User Experience (and Rollercoasters)

Illustration by Avery Adamson

User experience is what happens when you use a product, and how you feel using that product.

Enjoying the ride?

If you ride lots of rollercoasters, you’re good at judging the rollercoaster ‘user experience.’ You can tell if it’s going to be fast and scary, slow and rickety, or boring and predictable. And maybe even if people are going to throw up.

Each rollercoaster has a different ‘user experience,’ like any other type of product. Hopefully it’s what the designer of the rollercoaster intended to achieve. But other factors matter, too, like the age of the rollercoaster and the vibe of the amusement park.

‘User experience’ is a term coined by techies in Silicon Valley. It didn’t exist when most rollercoasters were built, but the idea of ‘how the riders feel’ certainly did.

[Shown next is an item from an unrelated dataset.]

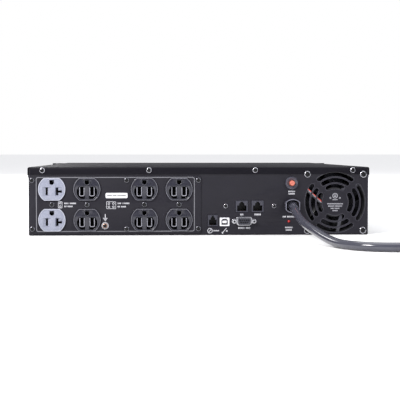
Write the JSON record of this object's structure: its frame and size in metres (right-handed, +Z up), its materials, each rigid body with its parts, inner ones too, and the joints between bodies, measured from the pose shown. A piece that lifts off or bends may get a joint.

Before computers came along, there were no ‘users’; just drivers, riders, operators, customers, shoppers, subscribers, and audiences. Product designers thought about how people would interact with their designs, whether cars or silverware or hand tools. But there weren’t always good ways of measuring those interactions.

Then the Internet came along, and suddenly designers could closely monitor every user’s interactions with their products. How do they ‘engage‘ with the product? What do they do, exactly? How do they feel? Where do they get stuck?

Many companies today make user experience their primary focus. Because the better your product’s user experience, the more money you’ll make.